▶ Objective:
Begin at the line that contains "other, and a", stop after the line that contains "cad_parts[node].hide_render = cad_parts[node].hide_viewport", and reproduce only that span, unaltered.

▶ Provided material:
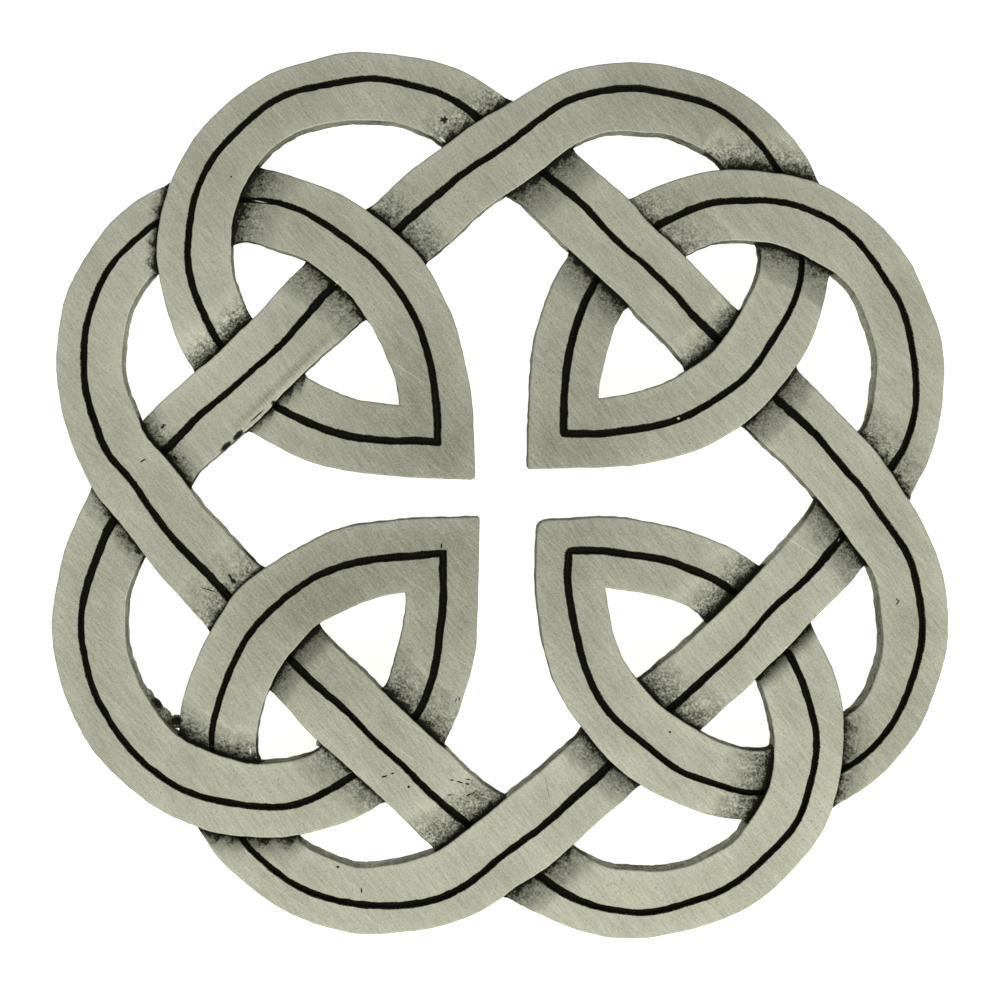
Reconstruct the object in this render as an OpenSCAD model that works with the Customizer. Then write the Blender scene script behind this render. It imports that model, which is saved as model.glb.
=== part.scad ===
// A cast plaid brooch: two flat strands plaited into a four-petalled knot, each with a
// dark groove along it, and a plain pin fitting hidden behind the upper left strand.
// It lies face up on its fitting. The origin is on the surface, under its middle.

/* [Knot] */
// Width of the whole knot across its left and right lobes
knot_w = 75; // [70:1:90]
// Thickness of the cast strands
strand_t = 2.8; // [2.2:0.1:4]
// Angle between the two sides of a petal at its tip
tip_turn = 88; // [80:1:96]
// How far a strand dips before it goes under another
dip_d = 0.9; // [0.8:0.05:1.1]
// Length of the slope down to the crossing strand
dip_l = 2.2; // [1.5:0.1:3]

/* [Groove] */
// Width of the groove cut along each strand
groove_w = 0.55; // [0.4:0.05:0.8]
// Depth of the groove
groove_d = 0.6; // [0.4:0.05:0.7]

/* [Pin fitting] */
// Length of the bar behind the strand
bar_l = 33; // [28:1:34]
// Width of the bar, the hinge block and the catch
bar_w = 4.4; // [3.6:0.2:4.6]
// Thickness of the bar
bar_t = 0.8; // [0.6:0.1:1]
// Height of the fitting from the surface to the solder
fitting_h = 3.4; // [3:0.1:4]
// Diameter of the pin stem
stem_d = 1.2; // [1:0.1:1.4]
// Thickness of the solder between the bar and the strand
solder_t = 0.05; // [0.05:0.05:0.1]

/* [Hidden] */
$fn = 32;
pewter = [0.66, 0.67, 0.59];
steel = [0.74, 0.75, 0.76];

// Columns of the chart, one for each kind of place that a strand passes.
TIP = 0;
NEAR = 1;
FAR = 2;
LOBES = 3;
CROWN_IN = 4;
CROWN_OUT = 5;
CORNER = 6;

// The chart of the knot, in mm, x to the right and y up. A row is a quarter of the knot,
// clockwise from the upper left. Its columns are the petal tip, the two crossings of the
// petal with the diagonal, first and second clockwise, the crossing of the two lobes, a
// place on each lobe, and the corner where the quarter begins.
CHART_W = 75;
CHART_MIDDLE = [0.1, 0.1];
CHART = [
  [[-5.1, 4.5], [-21.1, 9.9], [-10.9, 19.7], [-25.1, 23.9], [-32.6, 4.5], [-6.3, 33.6], [-30.1, 0.8]],
  [[5.4, 5.2], [10.6, 20.6], [20.6, 10.4], [24.5, 23.7], [6.8, 32.7], [33.8, 5.7], [0.9, 29.2]],
  [[6.2, -4.9], [22.1, -10.4], [11.6, -20.0], [25.6, -23.8], [34.2, -6.4], [10.4, -34.1], [30.7, -0.3]],
  [[-4.4, -5.1], [-9.3, -21.2], [-19.8, -10.9], [-22.7, -25.2], [-5.1, -33.0], [-34.2, -12.6], [0.5, -29.6]],
];

// The strand at each kind of place, in the order of the chart's columns: its width, and
// how far the groove keeps to the outer side of its middle.
STRAND = [[5.9, 0], [6.4, 0.1], [6.5, 0.35], [6.0, 0.6], [5.8, 0.6], [5.9, 0.6], [6.4, 0.3]];

// How much fuller the cast strand is in each quarter.
FULLER = [0, -0.1, -0.2, 0.2];

chart_scale = knot_w / CHART_W;
back_z = fitting_h + solder_t;

// The most that a strand's outline turns at one point, and the least steps in a span.
step_turn = 5;
least_steps = 3;
// How far short of a crossing's middle a strand ends under it.
tuck = 0.5;
// Half the length of the cutter of a dip, and how far cutters pass a face.
dip_reach = 11;
overcut = 1;

// Places in the chart at the driven size. Quarters count round, so 4 is 0 again.
function place(q, column) = (CHART[(q + 4) % 4][column] - CHART_MIDDLE) * chart_scale;
function strand_w(q, column) = (STRAND[column][0] + FULLER[(q + 4) % 4]) * chart_scale;
function groove_shift(column) = STRAND[column][1] * chart_scale;
function stop(q, column) = concat(place(q, column), [strand_w(q, column), groove_shift(column)]);

// One of the four lengths of strand between two petal tips. It leaves the tip of the
// quarter before q, runs along q's diagonal and ends at the tip of the quarter after.
function strand(q) = [
  stop(q - 1, TIP), stop(q - 1, NEAR), stop(q - 1, LOBES), stop(q - 1, CROWN_OUT),
  stop(q, CORNER), stop(q, NEAR), stop(q, FAR), stop(q + 1, CORNER),
  stop(q + 1, CROWN_IN), stop(q + 1, LOBES), stop(q + 1, FAR), stop(q + 1, TIP)
];

function xy(s) = [s.x, s.y];
function wrapped(a) = a - 360 * round(a / 360);
function toward(a) = [cos(a), sin(a)];
function bearing(a, b) = atan2(b.y - a.y, b.x - a.x);

// Heading at b of the circle through a, b and c.
function circle_heading(a, b, c) =
  let (u = norm(b - a), v = norm(c - b), turn = wrapped(bearing(b, c) - bearing(a, b)))
  bearing(a, b) + atan2(u * sin(turn), v + u * cos(turn));

// The upper left petal turns round its tip heading down and to the left, and each quarter
// is a right angle further clockwise.
function tip_axis(q) = -135 - 90 * q;
function tip_in(q) = tip_axis(q) + tip_turn / 2;
function tip_out(q) = tip_axis(q) - tip_turn / 2;

// Headings of strand q at its stops.
function headings(q) =
  let (s = strand(q), last = len(s) - 1)
  [for (i = [0 : last])
    i == 0 ? tip_out(q - 1) :
    i == last ? tip_in(q + 1) :
    circle_heading(xy(s[i - 1]), xy(s[i]), xy(s[i + 1]))];

// A row of the swept strand at t, from 0 to 1, between two stops: x, y, heading, width and
// groove shift. The middle follows a cubic whose pull makes an even bend close to an arc.
function swept(a, b, ha, hb, t) =
  let (
    pull = norm(xy(b) - xy(a)) / pow(cos(wrapped(hb - ha) / 4), 2),
    va = pull * toward(ha),
    vb = pull * toward(hb),
    p = (2 * t ^ 3 - 3 * t ^ 2 + 1) * xy(a) + (t ^ 3 - 2 * t ^ 2 + t) * va
      + (3 * t ^ 2 - 2 * t ^ 3) * xy(b) + (t ^ 3 - t ^ 2) * vb,
    v = 6 * (t ^ 2 - t) * (xy(a) - xy(b)) + (3 * t ^ 2 - 4 * t + 1) * va + (3 * t ^ 2 - 2 * t) * vb,
    ease = 3 * t ^ 2 - 2 * t ^ 3
  )
  [p.x, p.y, atan2(v.y, v.x), a[2] + (b[2] - a[2]) * ease, a[3] + (b[3] - a[3]) * ease];

// Rows from stop i to stop i + 1 of strand q. A span that begins or ends under another
// strand keeps short of the crossing. Any other leaves its last row to the span after.
function span(q, i, start_tuck = 0, end_tuck = 0) =
  let (
    s = strand(q),
    h = headings(q),
    l = norm(xy(s[i + 1]) - xy(s[i])),
    n = max(least_steps, ceil(abs(wrapped(h[i + 1] - h[i])) / step_turn)),
    t0 = start_tuck / l,
    t1 = 1 - end_tuck / l
  )
  [for (k = [0 : end_tuck > 0 ? n : n - 1]) swept(s[i], s[i + 1], h[i], h[i + 1], t0 + (t1 - t0) * k / n)];

// The rows of the four kinds of run. A run comes up from under one crossing, passes over
// the next and goes down under the one after. A petal's has a part before and after its tip.
function lobe_out_rows(q) = concat(span(q, 1, start_tuck = tuck), span(q, 2), span(q, 3, end_tuck = tuck));
function diagonal_rows(q) = concat(span(q, 4, start_tuck = tuck), span(q, 5, end_tuck = tuck));
function lobe_in_rows(q) = concat(span(q, 6, start_tuck = tuck), span(q, 7), span(q, 8, end_tuck = tuck));
function petal_rows_in(q) = concat(span(q, 9, start_tuck = tuck), span(q, 10));
function petal_rows_out(q) = span(q + 2, 0, end_tuck = tuck);

// Points beside the rows: side 1 is to the left of the strand's way and -1 to the right.
// A width of 0 stands for the strand's own edges, and any other for a groove's.
function beside(rows, side, w) =
  [for (r = rows) xy(r) + (w > 0 ? side * w / 2 + r[4] : side * r[3] / 2) * toward(r[2] + 90)];

function backwards(points) = [for (i = [len(points) - 1 : -1 : 0]) points[i]];

// The outline of a run without a tip.
function outline(rows, w = 0) = concat(beside(rows, 1, w), backwards(beside(rows, -1, w)));

// The outline of a petal, mitred at its tip. Points past the mitre line are left out, and
// so is the row at the tip itself.
function petal_outline(q, w = 0) =
  let (
    tip = place(q + 1, TIP),
    along = toward(tip_axis(q + 1)),
    outward = toward(tip_axis(q + 1) + 90),
    mitre = (w > 0 ? w : strand_w(q + 1, TIP)) / 2 / cos(tip_turn / 2),
    before = petal_rows_in(q),
    after = petal_rows_out(q),
    edge = function(side) concat(
      [for (p = beside(before, side, w)) if ((p - tip) * along < 0) p],
      [tip + side * mitre * outward],
      [for (p = beside(after, side, w)) if ((p - tip) * along > mitre / 2) p])
  )
  concat(edge(1), backwards(edge(-1)));

// The cutter of a dip beside a crossing strand. It lies along that strand's heading, and
// its slope is on the side that the heading `into` leads to.
module dip(at, over_heading, over_w, into) {
  side = cos(into - over_heading - 90) > 0 ? 90 : -90;
  edge = over_w / 2;
  translate([at.x, at.y, strand_t])
  rotate([0, 0, over_heading + side])
  rotate([90, 0, 0])
  linear_extrude(2 * dip_reach, center = true)
  polygon([[-overcut, -dip_d], [edge, -dip_d], [edge + dip_l, 0], [edge + dip_l, overcut], [-overcut, overcut]]);
}

// The dip where strand q goes under at stop i, below stop j of strand r. The run that dips
// leads on from the crossing where way is 1, and up to it where way is -1.
module dip_at(q, i, r, j, way) {
  under = strand(q)[i];
  dip(under, headings(r)[j], strand(r)[j][2], headings(q)[i] + (way > 0 ? 0 : 180));
}

// One run of strand: a grooved bar, cut down by the dips given as children.
module run(body_points, groove_points) {
  difference() {
    linear_extrude(strand_t) polygon(body_points);
    translate([0, 0, strand_t - groove_d]) linear_extrude(groove_d + overcut) polygon(groove_points);
    children();
    intersection() {
      linear_extrude(strand_t + overcut) polygon(groove_points);
      translate([0, 0, -groove_d]) children();
    }
  }
}

// The lobe that leaves a petal: from under the diagonal, over the other lobe of its
// quarter, and down under the next corner.
module lobe_out(q) {
  rows = lobe_out_rows(q);
  run(outline(rows), outline(rows, groove_w)) {
    dip_at(q, 1, q - 1, 5, 1);
    dip_at(q, 4, q - 1, 7, -1);
  }
}

// The diagonal: from under the corner, over the first side of the petal, under the other.
module diagonal(q) {
  rows = diagonal_rows(q);
  run(outline(rows), outline(rows, groove_w)) {
    dip_at(q, 4, q - 1, 7, 1);
    dip_at(q, 6, q - 1, 10, -1);
  }
}

// The lobe that goes into a petal: from under the petal's side, over the corner, and down
// under the other lobe of the next quarter.
module lobe_in(q) {
  rows = lobe_in_rows(q);
  run(outline(rows), outline(rows, groove_w)) {
    dip_at(q, 6, q - 1, 10, 1);
    dip_at(q, 9, q + 2, 2, -1);
  }
}

// The petal: from under the lobe, over the diagonal, round the tip, under the diagonal.
module petal(q) {
  run(petal_outline(q), petal_outline(q, groove_w)) {
    dip_at(q, 9, q + 2, 2, 1);
    dip_at(q + 2, 1, q + 1, 5, -1);
  }
}

// The cast knot, one solid with a flat back.
module knot() {
  color(pewter) translate([0, 0, back_z]) union() {
    for (q = [0 : 3]) {
      lobe_out(q);
      diagonal(q);
      lobe_in(q);
      petal(q);
    }
  }
}

// The fitting lies along the upper left diagonal, between its two crossings of the petal.
bar_from = place(0, NEAR);
bar_to = place(0, FAR);
hinge_l = 4.2;
catch_l = 3;
stem_z = 1.5;
stem_point_l = 3;
stem_point_d = 0.3;
stem_l = bar_l - hinge_l / 2 - stem_point_l;
// Room round the stem in the catch, and the height of the catch's mouth.
catch_room = 0.25;
catch_mouth = 0.9;

// The pin fitting: a flat bar with a hinge block at one end, a catch at the other, and a
// pointed stem between them, made as one plain piece.
module pin_back() {
  block_h = fitting_h - bar_t / 2;
  color(steel)
  translate((bar_from + bar_to) / 2)
  rotate([0, 0, bearing(bar_from, bar_to)])
  union() {
    translate([-bar_l / 2, -bar_w / 2, fitting_h - bar_t]) cube([bar_l, bar_w, bar_t]);
    translate([-bar_l / 2, -bar_w / 2, 0]) cube([hinge_l, bar_w, block_h]);
    difference() {
      translate([bar_l / 2 - catch_l, -bar_w / 2, 0]) cube([catch_l, bar_w, block_h]);
      translate([0, 0, stem_z]) rotate([0, 90, 0]) cylinder(h = bar_l, d = stem_d + 2 * catch_room);
      translate([0, -bar_w, stem_z - catch_mouth / 2]) cube([bar_l, bar_w, catch_mouth]);
    }
    translate([-bar_l / 2 + hinge_l / 2, 0, stem_z]) rotate([0, 90, 0]) {
      cylinder(h = stem_l, d = stem_d);
      translate([0, 0, stem_l]) cylinder(h = stem_point_l, d1 = stem_d, d2 = stem_point_d);
    }
  }
}

knot();
pin_back();
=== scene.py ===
import cmath
import math

import bpy
import numpy as np
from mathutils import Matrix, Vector, noise


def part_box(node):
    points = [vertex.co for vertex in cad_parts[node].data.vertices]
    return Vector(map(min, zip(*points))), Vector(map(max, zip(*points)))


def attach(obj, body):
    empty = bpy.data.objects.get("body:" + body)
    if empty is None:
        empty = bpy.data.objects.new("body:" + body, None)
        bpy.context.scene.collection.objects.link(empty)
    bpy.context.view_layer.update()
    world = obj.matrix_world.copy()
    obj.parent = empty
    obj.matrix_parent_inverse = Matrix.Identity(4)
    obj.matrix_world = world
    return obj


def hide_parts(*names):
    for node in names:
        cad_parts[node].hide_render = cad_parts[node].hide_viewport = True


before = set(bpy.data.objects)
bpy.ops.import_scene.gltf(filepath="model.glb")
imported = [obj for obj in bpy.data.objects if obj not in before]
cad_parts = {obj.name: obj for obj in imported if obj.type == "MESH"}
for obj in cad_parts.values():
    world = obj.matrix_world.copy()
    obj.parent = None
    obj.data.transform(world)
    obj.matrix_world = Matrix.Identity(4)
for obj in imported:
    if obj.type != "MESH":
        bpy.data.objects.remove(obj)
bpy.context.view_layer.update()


# The camera looks straight down on the face of the brooch from about 0.2 m above it, a
# little up and left of its middle, as the narrow strips of wall in the openings show. The
# lens is shifted so that the brooch fills the picture.
mm = 0.001
face_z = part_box("knot")[1].z
camera_x = -6.5 * mm
camera_y = 4.5 * mm
camera_height = 200 * mm
picture_side = 1000
pixels_per_mm = 11.954
knot_middle_px = (499.8, 494.7)

bpy.ops.object.select_all(action="DESELECT")
bpy.ops.object.camera_add(location=(camera_x, camera_y, face_z + camera_height), rotation=(0, 0, 0))
camera = bpy.context.object
camera.name = "camera"
camera.data.sensor_width = 36
camera.data.lens = pixels_per_mm * camera_height / mm * camera.data.sensor_width / picture_side
foot_px = (
    knot_middle_px[0] + camera_x / mm * pixels_per_mm,
    knot_middle_px[1] - camera_y / mm * pixels_per_mm,
)
camera.data.shift_x = 0.5 - foot_px[0] / picture_side
camera.data.shift_y = foot_px[1] / picture_side - 0.5
camera.data.clip_start = 0.01
camera.data.dof.use_dof = False
bpy.context.scene.camera = camera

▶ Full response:
// The pin fitting: a flat bar with a hinge block at one end, a catch at the other, and a
// pointed stem between them, made as one plain piece.
module pin_back() {
  block_h = fitting_h - bar_t / 2;
  color(steel)
  translate((bar_from + bar_to) / 2)
  rotate([0, 0, bearing(bar_from, bar_to)])
  union() {
    translate([-bar_l / 2, -bar_w / 2, fitting_h - bar_t]) cube([bar_l, bar_w, bar_t]);
    translate([-bar_l / 2, -bar_w / 2, 0]) cube([hinge_l, bar_w, block_h]);
    difference() {
      translate([bar_l / 2 - catch_l, -bar_w / 2, 0]) cube([catch_l, bar_w, block_h]);
      translate([0, 0, stem_z]) rotate([0, 90, 0]) cylinder(h = bar_l, d = stem_d + 2 * catch_room);
      translate([0, -bar_w, stem_z - catch_mouth / 2]) cube([bar_l, bar_w, catch_mouth]);
    }
    translate([-bar_l / 2 + hinge_l / 2, 0, stem_z]) rotate([0, 90, 0]) {
      cylinder(h = stem_l, d = stem_d);
      translate([0, 0, stem_l]) cylinder(h = stem_point_l, d1 = stem_d, d2 = stem_point_d);
    }
  }
}

knot();
pin_back();
=== scene.py ===
import cmath
import math

import bpy
import numpy as np
from mathutils import Matrix, Vector, noise


def part_box(node):
    points = [vertex.co for vertex in cad_parts[node].data.vertices]
    return Vector(map(min, zip(*points))), Vector(map(max, zip(*points)))


def attach(obj, body):
    empty = bpy.data.objects.get("body:" + body)
    if empty is None:
        empty = bpy.data.objects.new("body:" + body, None)
        bpy.context.scene.collection.objects.link(empty)
    bpy.context.view_layer.update()
    world = obj.matrix_world.copy()
    obj.parent = empty
    obj.matrix_parent_inverse = Matrix.Identity(4)
    obj.matrix_world = world
    return obj


def hide_parts(*names):
    for node in names:
        cad_parts[node].hide_render = cad_parts[node].hide_viewport = True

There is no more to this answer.